Gold is flat, but it still looks like it is rolling over. While stocks have strengthened, gold has weakened, which may suggest investors are shifting away from safety and toward hotter trades such as semiconductors. That does not necessarily hurt the long-term gold case. Gold moving higher alongside risk assets is less healthy than gold acting as a true safe-haven.
Silver is also flat. The prior hit of 82 was important, and the next downside area to watch is 66 to 64 if the price continues lower.
Natural gas (NG) dropped sharply yesterday and is weakening again today. It is back near the lows, with support around 270 now the key level to watch. A break below that area would raise the risk of further downside.
Technology strength is being driven almost entirely by semiconductors, and the move has become extreme.
The iShares Semiconductor ETF (SOXX) is the clearest example. Based on today’s gap higher, SOXX is up 50%, after previously looking stretched when it was up 20% to 30% in a week or two. At its premarket highs, it was up 49% to 50%, and today would mark its 18th straight up day. The key area to watch is 458 to 460, which lines up with the steepest remaining trendline after SOXX pushed through every other trendline.
Intel Corporation (INTC) is up 25% after an earnings beat. The company made about $0.29 per share, but it is still trading around 100 forward P/E. The stock has already moved above its prior all-time high near $76 per share, and the current area near $85 per share lines up with a possible trendline. There is also a case that Intel could end below $80 because its valuation is far out of line, even compared with other semiconductor names.

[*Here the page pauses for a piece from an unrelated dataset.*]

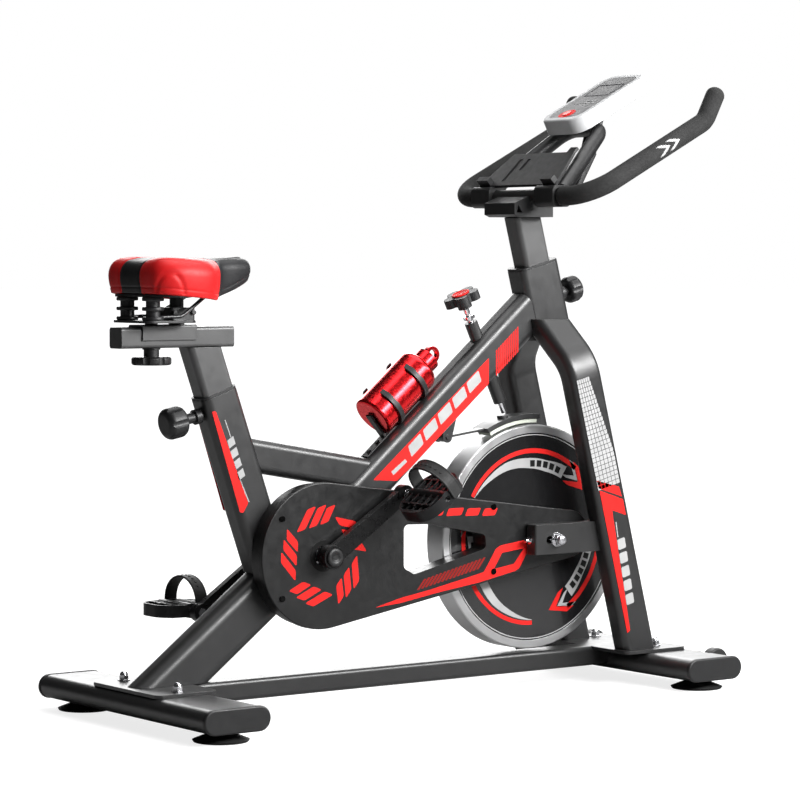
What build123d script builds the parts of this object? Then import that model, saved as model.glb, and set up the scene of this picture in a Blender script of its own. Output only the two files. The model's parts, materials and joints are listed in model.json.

The size of the semiconductor rally is difficult to ignore. Nvidia Corporation (NVDA) is being discussed at around $5 trillion, Broadcom Inc. (AVGO) is around $2 trillion, and Intel Corporation (INTC), after today’s gap, is expected to become a $400 billion company. Intel was essentially supported by the U.S. government a year ago through a government stake, and it now appears to be benefiting from that position.
The concern is that this looks increasingly like a bubble. That does not mean the top has to be today, but the risk is building. A psychology scan showed a 99 greed reading on a fear and greed index, with major signs of a possible reversal. Middle East money has also been a major source of demand for data centers and AI infrastructure, and if that spending is starting to slow, the market may be pricing semiconductor demand as if it will last forever, just as the cycle is getting tired.
Competition is another issue. Nvidia Corporation (NVDA) is flat to slightly positive after being negative earlier in the premarket, even though semiconductors are broadly strong. That may reflect the market recognizing that Intel Corporation (INTC), Arm Holdings plc (ARM), Marvell Technology Inc. (MRVL), and others are developing chips that compete directly with Nvidia. Over time, competition can pressure margins and change the story.
The comparison to solar stocks in 2006 and 2007 is useful. First Solar Inc. (FSLR) moved from around $2 to 300 over a couple of years because solar was treated as the next major growth story. Then China flooded the market with solar panels, margins collapsed, and the stocks eventually fell 80%. That does not mean semiconductors are topping today, but it does show how fast a growth story can change once competition hits margins.
Arm Holdings plc (ARM) is also gapping higher. Since March 9, the stock is up 100%, and it is only April 24. The chart has a cleaner trendline because it has several underbelly touches and repeated hits, with price trading directly into that area.
Marvell Technology Inc. (MRVL) is coming in slightly in the premarket and appears to be rolling over. Still, since March 30, it has moved from $86 and is basically up 100%. That move is impressive, but it also shows how extensive the semiconductor trade has become.
Bitcoin (BTC) is now more neutral. Until a few days ago, the bullish view was focused on $80K. Bitcoin reached $79.5K, essentially touching $80K, and it may still touch or push through that level. The concern is that the broader stock market has become very extended, which can make risk assets more vulnerable. Bitcoin often trades with risk appetite, so that matters here. Bitcoin remains in a near term uptrend, but it is still inside a larger macro bear flag. That means the short-term trend can still point higher while the bigger structure remains bearish.
The risk-reward is now limited. The best upside case is a move to $85K, which would be an acceptable move from here, but that is viewed as the strongest scenario. Bitcoin may also be close to a near-term top.
Outlook
The market is not weak, but it is stretched and increasingly dependent on a narrow group of technology names. Oil is pressuring equities whenever it rises; the S&P 500 Index is flat, the Dow Jones Industrial Average appears negative, and the Nasdaq Composite Index is carrying the tape.
The semiconductor trade is the main driver, but it is also the main risk. The cleanest takeaway is this: the market can still move higher, but the setup is increasingly fragile. The Nasdaq Composite Index is approaching 25,000, extreme semiconductor gains, valuation concerns, possible slowing of AI infrastructure spending, and the inverse pressure from oil all point to a market that deserves caution rather than celebration.